En una parte del vuelo, por
ejemplo, el cielo se semejaba al sexo femenino —nótese mi metáfora sexual,
acaso nada fortuita. En las orillas se vislumbraba el verdor, e inmediatamente
después, la vastedad de la arena del desierto.
Sin embargo, la metáfora visual
que más me conmovió, fue ver las rocas desde el avión. El paso del agua había
dejado cauces en la tierra, de tal modo que dichos afluentes parecían venas. En
la lejanía, el agua-sangre del Nilo lucía caprichosa, como si se negara a
devolverle la vida a ese extenso corazón de piedra, seco.
A pesar de que el paisaje
estuvo dominado por el desierto, no fue monótono en ningún momento. Ya la
arena, ya la piedra, ya el verdor parpadeante de Egipto, se hicieron presente.

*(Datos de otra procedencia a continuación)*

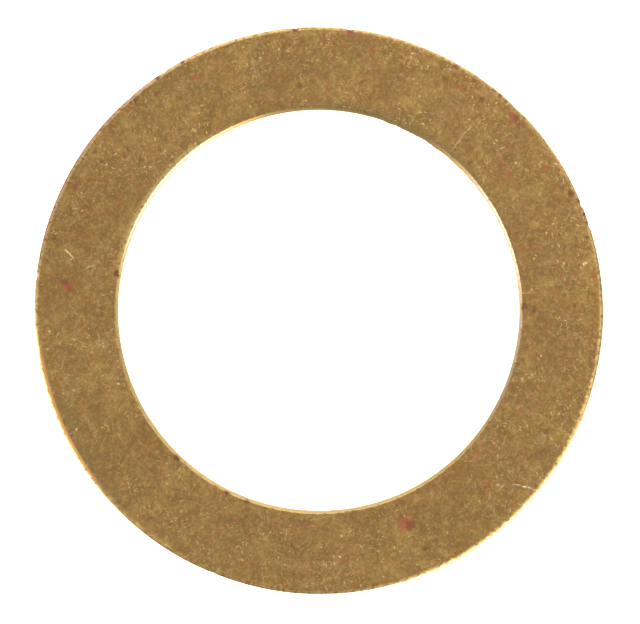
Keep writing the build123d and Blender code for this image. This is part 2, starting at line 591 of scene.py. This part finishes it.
def rubbing(book, place):
    """Masks of rubbed flecks with painted sparkle, of painted glints and of furrows. The first two
    crowd together in places.
    """
    crowd = book.rise(book.noise(place, 0.5, 3.0, 0.6), 0.40, 0.62)
    crest = 0.0
    trough = 1.0
    for degrees in (12.0, 48.0, 87.0, 121.0, 160.0):
        lane = book.vector("MULTIPLY", book.turned(place, degrees), (2.7, 8.6, 3.4))
        streak = book.noise(lane, 1.0, 1.0, 0.5)
        crest = streak.most(crest)
        trough = streak.least(trough)
    # rubbed flecks of bare metal, partly painted sparkle of light
    flecks_and_sparkle = book.rise(crest, 0.60, 0.80) * (0.50 + 0.70 * crowd)
    furrows = book.rise(1.0 - trough, 0.60, 0.80)
    # Painted glints: scattered highlights painted into the colour, then the listed ones
    painted_glints = strokes(book, place, 20.0, (0.34, 0.13), 0.32, 0.22)
    painted_glints = painted_glints.most(strokes(book, place, 75.0, (0.34, 0.13), 0.32, 0.22))
    painted_glints = painted_glints.most(strokes(book, place, 140.0, (0.34, 0.13), 0.32, 0.22))
    painted_glints = 0.58 * painted_glints * (0.15 + 0.85 * crowd)
    dashes = strokes(book, place, 35.0, (0.27, 0.14), 0.46, 0.95)
    dashes = dashes.most(strokes(book, place, 115.0, (0.28, 0.15), 0.42, 0.90))
    listed = blots(book, flat_copy(book, place), PAINTED_GLINT_SPOTS, 1.3) * dashes * upper_side(book, place)
    return flecks_and_sparkle, painted_glints.most(0.95 * listed), furrows


def listed_spots(book, place):
    """Masks of the red spots, listed and scattered small ones, and of the purple spots."""
    wander = book.vector("SUBTRACT", book.noise(place, 5.0, 3.0, 0.6, "Color"), (0.5, 0.5, 0.5))
    ragged = flat_copy(book, book.vector("MULTIPLY_ADD", wander, (0.40, 0.40, 0.40), place))
    patchy = 0.60 + 0.8 * book.noise(place, 7.0, 2.0)
    small = strokes(book, ragged, 17.0, (0.70, 0.70), 0.14, 0.40)
    upper = upper_side(book, place)
    red = (blots(book, ragged, RED_SPOTS) * upper).most(0.30 * small) * patchy
    return red, blots(book, ragged, PURPLE_SPOTS) * upper


def scratch_marks(book, place):
    """Mask of the listed scratches: near enough to each one's line, and between its ends."""
    wander = book.vector("SUBTRACT", book.noise(place, 3.0, 1.0, 0.5, "Color"), (0.5, 0.5, 0.5))
    bent = book.vector("MULTIPLY_ADD", wander, (0.12, 0.12, 0.0), place)
    marks = 0.0
    for first, last, width, brightness in SCRATCHES:
        start = Vector(on_face(*first))
        span = Vector(on_face(*last)) - start
        onward = span.normalized()
        aside = Vector((-onward.y, onward.x, 0.0))
        across = abs(book.vector("DOT_PRODUCT", bent, aside) - start.dot(aside))
        along = book.vector("DOT_PRODUCT", bent, onward) - start.dot(onward)
        inside = book.rise(along.least(span.length - along), -0.03, 0.10)
        line = book.rise(width / 2 - across, -width / 3, width / 3)
        marks = (line * inside * brightness).most(marks)
    return marks * book.rise(book.noise(place, 6.0, 1.0), 0.28, 0.50)


def edge_masks(book, flat, radius):
    """Masks of the worn edges and walls of rim and bore, by distance from the axis, and a painted
    highlight by the bore.
    """
    along_rim = book.vector("SCALE", book.vector("NORMALIZE", flat), RIM_RADIUS)
    comb = book.noise(along_rim, 5.0, 3.0, 0.65) - 0.5
    comb = comb * (0.14 + 0.34 * near(book, flat, *RAGGED_RIM))
    rim_edge = book.rise(radius + comb, RIM_RADIUS - 0.24, RIM_RADIUS - 0.06)
    rim_edge = rim_edge.most(book.rise(radius, RIM_RADIUS - 0.05, RIM_RADIUS - 0.02))
    thin = near(book, flat, *THIN_BORE[0]).most(near(book, flat, *THIN_BORE[1]))
    bore_edge = book.rise(radius + 0.022 * thin, BORE_RADIUS + 0.050, BORE_RADIUS - 0.005)
    # painted highlight: a brighter band onto the face at the bore's north-west
    painted_sheen_band = book.rise(radius, BORE_RADIUS + 0.34, BORE_RADIUS + 0.03)
    bore_edge = bore_edge.most(0.50 * painted_sheen_band * near(book, flat, *SHEEN_NEAR_BORE))
    return rim_edge, bore_edge


def olive_film_and_shade(book, place, flat, radius):
    """Mask of the olive: a band beside the bore, a film beside the rim and painted shade on the
    bore's north wall; and the mask of that painted shade.
    """
    patches = book.rise(book.noise(place, 6.0, 3.0, 0.7), 0.38, 0.60)
    by_bore = book.rise(radius, BORE_RADIUS + 0.48, BORE_RADIUS + 0.16)
    by_bore = by_bore * near(book, flat, *OLIVE_BY_BORE)
    # painted shade on the north part of the bore's wall and edge
    painted_shade_on_bore = book.rise(radius, BORE_RADIUS + 0.06, BORE_RADIUS) * near(book, flat, *SHADE_ON_BORE)
    by_rim = book.rise(radius, RIM_RADIUS - 1.40, RIM_RADIUS - 0.45)
    by_rim = by_rim * near(book, flat, *FILM_BY_RIM)
    olive_and_shade = (0.80 * by_bore).most(0.55 * by_rim).most(0.70 * painted_shade_on_bore)
    return (0.30 + 0.70 * patches) * olive_and_shade, painted_shade_on_bore


def edge_metal_and_sheen(book, flat, radius, rim_edge, dull):
    """The colour of the rubbed edges and walls, with their rosy, lilac and dull parts, and painted
    highlights on parts of the bore's wall.
    """
    rim_metal = book.blend(near(book, flat, *ROSE_RIM), RIM_METAL, ROSE_METAL)
    bore_metal = book.blend(near(book, flat, *LILAC_BORE), BORE_METAL, LILAC_METAL)
    # painted highlight on two stretches of the bore's wall
    painted_sheen_on_wall = near(book, flat, *SHEEN_ON_BORE_WALL[0]).most(near(book, flat, *SHEEN_ON_BORE_WALL[1]))
    painted_sheen_on_wall = painted_sheen_on_wall * book.rise(radius, BORE_RADIUS + 0.05, BORE_RADIUS)
    bore_metal = book.blend(painted_sheen_on_wall, bore_metal, PAINTED_SHEEN_METAL)
    return book.blend(dull, book.blend(rim_edge, bore_metal, rim_metal), DULL_METAL)


def orange_lines(book, flat, radius, height, rim_edge):
    """Masks of a tide line low on part of the bore's wall and of a seam inside part of the rim."""
    tide = book.rise(height, 0.34, 0.44) * book.rise(height, 0.74, 0.62) * (1.0 - rim_edge)
    tide = tide * near(book, flat, *TIDE_BORE)
    seam = book.rise(radius, RIM_RADIUS - 0.31, RIM_RADIUS - 0.25)
    seam = seam * book.rise(radius, RIM_RADIUS - 0.13, RIM_RADIUS - 0.19)
    return tide, seam * near(book, flat, *ORANGE_RIM)


def brass_finish():
    """Tumbled brass: clouded tarnish, rubbed flecks, copper spots, scratches and brighter edges,
    with painted sparkle, glints, highlights and shade.
    """
    material = bpy.data.materials.new("brass_tumbled")
    book = NodeBook(material)
    place = book.vector("SCALE", book.add("ShaderNodeTexCoord", output="Object"), 1.0 / MM)
    flat = flat_copy(book, place)
    radius = book.vector("LENGTH", flat)
    height = book.add("ShaderNodeSeparateXYZ", None, {0: place}, 2)

    # Where on the ring: the two edges, the walls and their torn lower part
    rim_edge, bore_edge = edge_masks(book, flat, radius)
    edge = rim_edge.most(bore_edge)
    on_wall = edge * (1.0 - book.rise(height, THICKNESS - 0.34, THICKNESS - 0.20))
    tear = book.noise(place, 2.2, 2.0, 0.6)
    torn = on_wall * (1.0 - book.rise(height + 0.35 * tear, 0.90, 1.05))

    # The faces: tarnish, then film by the rim, olive band and painted shade by the bore, hollows,
    # rubbed parts and marks over it
    colour, relief = tarnish(book, place)
    flecks_and_sparkle, painted_glint_mask, furrows = rubbing(book, place)
    red, purple = listed_spots(book, place)
    scratches = scratch_marks(book, place)
    olive_and_shade, painted_shade_on_bore = olive_film_and_shade(book, place, flat, radius)
    colour = book.blend(olive_and_shade, colour, OLIVE)
    colour = book.blend(0.50 * furrows, colour, FURROW)
    # rubbed flecks, partly painted sparkle
    colour = book.blend(0.60 * flecks_and_sparkle, colour, FLECK_AND_SPARKLE)
    colour = book.blend(0.95 * purple, colour, PURPLE)
    colour = book.blend((1.05 * red).least(0.76), colour, COPPER)
    colour = book.blend(0.55 * purple * red, colour, PURPLE)
    # painted highlight of the glints
    colour = book.blend(painted_glint_mask, colour, PAINTED_GLINT_COLOUR)
    colour = book.blend(scratches, colour, SCRATCH)

    # The rubbed edges and the walls, smeared downwards, with painted highlights by the bore
    smear = book.noise(book.vector("MULTIPLY", place, (1.0, 1.0, 0.15)), 5.0, 3.0, 0.6)
    dull = 0.5 * book.rise(smear, 0.40, 0.70) + 0.5 * torn
    wear_and_sheen = edge * book.rise(smear + 0.5 * on_wall, 0.32, 0.56)
    # no bright metal where the bore's north wall has painted shade
    wear_and_sheen = wear_and_sheen * (1.0 - purple) * (1.0 - 0.85 * painted_shade_on_bore)
    tide, seam = orange_lines(book, flat, radius, height, rim_edge)
    colour = book.blend(wear_and_sheen, colour, edge_metal_and_sheen(book, flat, radius, rim_edge, dull))
    colour = book.blend(0.90 * tide, colour, ORANGE_METAL)
    colour = book.blend(0.80 * seam, colour, ORANGE_METAL)

    roughness = 0.53 - 0.10 * flecks_and_sparkle - 0.20 * painted_glint_mask + 0.06 * red - 0.08 * wear_and_sheen + 0.10 * torn
    relief = relief - 1.2 * furrows - 1.0 * painted_glint_mask + 1.0 * red - 2.0 * scratches + 5.0 * torn * tear
    bump = book.add("ShaderNodeBump", None, {"Distance": MICRON, "Height": relief}, "Normal")
    shader = book.add("ShaderNodeBsdfPrincipled", None, {
        "Base Color": colour, "Metallic": 1.0, "Roughness": roughness, "Normal": bump,
        "Specular Tint": BARE_EDGE})
    book.add("ShaderNodeOutputMaterial", None, {"Surface": shader})
    return material


# ------------------------------------------------------------------------------------------------
# Stage: floor, lights and camera
# ------------------------------------------------------------------------------------------------
# Lights: clock angle and elevation of each, its distance, width and height in m, its radiance
SOFTBOXES = {
    "overhead": (40, 67, 0.6, 0.42, 0.42, 2.10),
    "left_low": (250, -27, 0.5, 0.27, 0.62, 5.00),
    "left_high": (236, 46, 0.5, 0.38, 0.40, 2.60),
    "right_low": (137, -31, 0.5, 0.32, 0.62, 6.30),
    "right_high": (130, 36, 0.5, 0.44, 0.36, 1.20),
    "back": (4, 16, 0.5, 0.80, 0.56, 1.60),
    "back_low": (10, -42, 0.5, 0.90, 0.40, 1.90),
    "back_left": (305, 10, 0.5, 0.40, 0.50, 0.75),
    "back_right": (78, 30, 0.5, 0.60, 0.50, 1.30),
    "front": (192, 32, 0.5, 0.60, 0.44, 0.42),
}
AIR_GLOW = (0.30, 0.30, 0.30, 1.0)
WHITE = (1.0, 1.0, 1.0, 1.0)
FLOOR_REACH = 1.2          # half the floor's side, in m
FLOOR_GAP = 0.02           # how far below the ring the floor lies, so that the two don't meet
FLOOR_GLOW = 0.8
CAMERA_HEIGHT = 0.100      # above the upper face, in m
VIEW_WIDTH = 0.03147       # what the view takes in across the upper face, in m
CAMERA_X = 0.0000616       # how far the camera stands off the bore's axis, in m
CAMERA_Y = -0.0000715


def softbox(name, clock_deg, elevation_deg, distance, width, height, radiance):
    """A rectangular area light facing the ring, placed by clock angle and elevation."""
    azimuth = clock(clock_deg)
    rise = math.radians(elevation_deg)
    level = math.cos(rise)
    out = Vector((math.cos(azimuth) * level, math.sin(azimuth) * level, math.sin(rise)))
    data = bpy.data.lights.new(name, "AREA")
    data.shape = "RECTANGLE"
    data.size = width
    data.size_y = height
    data.energy = radiance * width * height * math.pi
    lamp = bpy.data.objects.new(name, data)
    lamp.location = out * distance
    lamp.rotation_mode = "QUATERNION"
    lamp.rotation_quaternion = out.to_track_quat("Z", "Y")
    lamp.visible_camera = False
    bpy.context.scene.collection.objects.link(lamp)


def studio_air():
    """A dim even glow from all round, in front of a white backdrop."""
    world = bpy.data.worlds.new("studio_air")
    book = NodeBook(world)
    seen = book.add("ShaderNodeLightPath", output="Is Camera Ray")
    colour = book.blend(seen, AIR_GLOW, WHITE)
    background = book.add("ShaderNodeBackground", None, {"Color": colour})
    book.add("ShaderNodeOutputWorld", None, {"Surface": background})
    bpy.context.scene.world = world


def pale_floor():
    """A white floor under the ring, lit so strongly that it shows no shadow.

    It is seen from above only, and the ring doesn't mirror it.
    """
    reach = FLOOR_REACH
    corners = [(-reach, -reach, 0), (reach, -reach, 0), (reach, reach, 0), (-reach, reach, 0)]
    mesh = bpy.data.meshes.new("floor")
    mesh.from_pydata(corners, [], [(0, 1, 2, 3)])
    material = bpy.data.materials.new("floor_white")
    book = NodeBook(material)
    white = book.add("ShaderNodeBsdfPrincipled", None, {
        "Base Color": (0.85, 0.85, 0.85, 1.0), "Roughness": 0.9,
        "Emission Color": WHITE, "Emission Strength": FLOOR_GLOW})
    clear = book.add("ShaderNodeBsdfTransparent")
    from_below = book.add("ShaderNodeNewGeometry", output="Backfacing")
    surface = book.add("ShaderNodeMixShader", None, {0: from_below, 1: white, 2: clear})
    book.add("ShaderNodeOutputMaterial", None, {"Surface": surface})
    mesh.materials.append(material)
    floor = bpy.data.objects.new("floor", mesh)
    floor.location.z = -FLOOR_GAP * MM
    floor.visible_glossy = False
    floor.visible_diffuse = False
    floor.visible_shadow = False
    bpy.context.scene.collection.objects.link(floor)


def camera():
    """A camera square above the ring, close enough to see a little of the bore's wall."""
    data = bpy.data.cameras.new("camera")
    data.sensor_width = 36.0
    data.lens = data.sensor_width * CAMERA_HEIGHT / VIEW_WIDTH
    data.clip_start = 0.01
    data.clip_end = 10.0
    view = bpy.data.objects.new("camera", data)
    view.location = (CAMERA_X, CAMERA_Y, THICKNESS * MM + CAMERA_HEIGHT)
    bpy.context.scene.collection.objects.link(view)
    bpy.context.scene.camera = view


ring = washer_ring()
ring.data.materials.append(brass_finish())
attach(ring, "root")
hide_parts("washer")
pale_floor()
studio_air()
for name, setting in SOFTBOXES.items():
    softbox(name, *setting)
camera()
bpy.context.scene.view_settings.view_transform = "Standard"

Hubo una parte del trayecto,
donde las nubes se postraban sobre la arena —por algunos momentos el avión y su
sombra de juguete se dibujaban en aquellas.
Cuando llegué al aeropuerto de
El Cairo, Mustafá, uno de los guías, aguardaba por mí.
Encontré una pareja de
mexicanos —de Guadalajara— que visitaría Israel, y los previne del mismo modo en
que hice ayer con otro compatriota, quien viajaba con su madre, radicado en
Nueva York que me encontré en el pueblo de Nubia.
El trayecto al hotel fue el
mismo que hice hace algunos días. Pasé cerca de la Mezquita de Muhammad Alí. Grabé
el recorrido.
Una vez en el hotel, subí al
bar porque quería fumar la pipa de agua nuevamente; pero no disponían de
ninguna.
Así, pues, en el techo, tomé
algunas fotografías y capté vídeo de las pirámides al caer la tarde. El cielo y
las nubes lucían esplendorosas.
Por cierto, cuando estaba a
punto de aterrizar en El Cairo, las vislumbré entre las arenas del desierto.
También observé la de Saqqara o Sakkara, la pirámide escalonada de Zóser.
Esta vez, El Cairo no me
impresionó tanto como cuando llegué desde Israel: cuando mis ojos vieron por
primera vez la eterna ciudad de arena que no tiene principio ni final.
Salí a caminar. Tomé algunas
fotos más. Entré a un pequeño centro comercial, y un sujeto me abordó. Platicó
conmigo mientras caminábamos. Me invitó a su casa a comer con su familia. Una
vez más, no me quedó otra opción que excusarme con cortesía. Pero él fue muy
insistente. Regresé al hotel un tanto molesto.
¡Pagué 30 libras egipcias por
usar la red por una hora!
Subí a mi habitación. Me metí
en la tina, cargué las pilas de las cámaras, preparé mi ropa...
Ocupé mi tiempo en ver y
escuchar vídeos musicales árabes en el canal Melody, además de deleitarme con la belleza de las mujeres de esta
región.
Mañana voy al Museo Egipcio y a
las Pirámides de Guiza o Gizah, y con esto prácticamente acaba mi viaje, pues
el domingo vuelo a París, y posteriormente a la Ciudad de México.
Mañana tengo que pagar los
cartuchos.
Contemplo la posibilidad de
asistir al espectáculo nocturno de luz y sonido que se ofrece en las propias
pirámides —mañana es en español.
La agencia me lo ofrece por la
módica cantidad de treinta euros: caro como todos los servicios que ofertan.
Supongo que tendré que
sobrevivir una semana con poco dinero en México. Al menos hasta que me
depositen la siguiente quincena.
Por la noche, me despertó Ramón
para que saliéramos a caminar a lo largo de la Avenida de las Pirámides. Junto
a su hijo, Mauricio, a las once de la noche, me llevaron a conocer el lugar
donde habían comido. Por cierto, ellos pagaron el uso de internet en tres libras.